Currently there are 40 suits in use, with 34 in rehab centers and six in use by individuals. The company has a back-log of 18 suits on order with a 10-week time line for delivery, Scheder-Bieschin said. Each suit delivered also requires a week of training by Ekso personnel with rehab staff.
While the company is mainly focused on rehabilitation, its partnership with Lockheed could provide a secondary market.
"The military market represents an upside for our investors," said Harding. "We continue to work with Lockheed and eventually they will be responsible for the military market, which is what they do well. We will see a 4% to 6% royalty from that."
Ekso had sought venture capital financing for its product's development but its story didn't translate well, Scheder-Bieschin said.
"To begin with, we are hardware, not software, so they were uncomfortable with that," he said. "We were also looked at as a medical device, which scared a lot of people. And the nature of venture capital was hard in that even if one of the partners likes what you are doing, he still needs to convince everybody else to invest."
More receptive investors included Opaleye and Montrose Capital Partners. The two firms were the lead investors in the private placement that Ekso issued with its reverse merger. Opaleye, based in Cambridge, Mass., mainly invests in biotech and medical devices. InspireMD and Retrophin are also in its portfolio. Montrose is a private equity fund.
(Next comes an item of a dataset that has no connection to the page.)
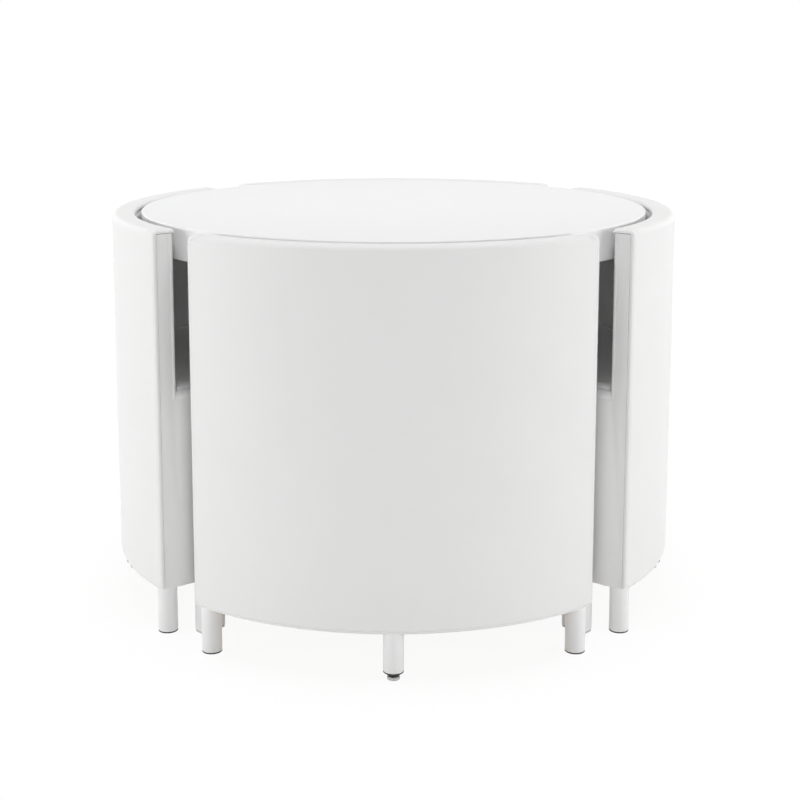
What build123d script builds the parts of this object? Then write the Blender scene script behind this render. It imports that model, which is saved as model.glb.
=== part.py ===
from build123d import *

import os
from math import asin, cos, degrees, radians, sin, sqrt

# A round dining table with four upholstered chairs. Each chair is a quarter of a drum: closed up, the four
# curved backs make one cylinder round the table, and the wedge seats lie under its top.
# Millimetres. The origin is on the floor below the middle of the table, +Z is up, and -Y is the front.

# Driving sizes of the set
set_diameter = 1100.0
table_height = 750.0
chair_drop = 2.0
chair_floor_gap = 87.0
chair_half_angle = 40.0
seat_board_height = 392.0
cushion_height = 78.0
wall_thickness = 42.0
table_gap = 14.0

# Clearances
soft_gap = 0.3
fit_gap = 0.3
thread_gap = 0.15

# Table top: a lacquered skin with a deep rim, a core board and a lower panel let into the rim
rim_height = 60.0
rim_width = 30.0
top_skin = 8.0
lower_panel = 8.0
rim_upper_round = 3.0
rim_lower_round = 1.5

# Table legs: flat steel tubes set radially, each with a plate welded to its inner face and a glide below
leg_depth = 54.0
leg_width = 22.0
leg_wall = 2.0
leg_corner = 2.5
leg_polar_angle = 43.4
leg_setback = 0.5
plate_thickness = 4.0
plate_length = 62.0
plate_width = 64.0
glide_height = 5.0
glide_inset = 1.5
glide_insert = 14.0

# Cross rails between opposite table legs
rail_height = 25.0
rail_width = 20.0
rail_wall = 2.0

# Screws that hold the leg plates
screw_radius = 2.0
screw_head_radius = 4.6
screw_head_height = 2.4
screw_length = 11.0
screw_edge = 10.0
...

One of the largest shareholders in Ekso is Chickasaw Nation Industries, a Norman-Okla.-based holding company that represents the interests of the Chickasaw Indian tribe. It controls 15.6% of the company. According to Scheder-Bieschin, the tribe has invested $10 million into Ekso.
Opaleye founder Jim Silverman says he expects Ekso to become a product that rehabilitation providers will need.
"My view is over time any rehabilitation facility helping paraplegics is going to have to get Ekso devices to remain competitive," he said. "Patients will demand it or move to facilities that do have Eksos.
"Other low hanging fruit may be for any disease with lower-extremity weakness such as post-stroke, MS, ALS, et cetera, and of course, at-home use for those able to afford it.
"You want to invest in the leaders of an industry and for robotic exoskeletons, Ekso is it."
Cofounders Harding and Angold each hold 5.3% of the company.
After the $20.6 million in private placement financing that Ekso raised with its reverse merger, the company is now debt-free, according to Scheder-Bieschin.
"We used $2.5 million to pay off debt to investors," he said. "We have very few receivables and our cash is in good shape."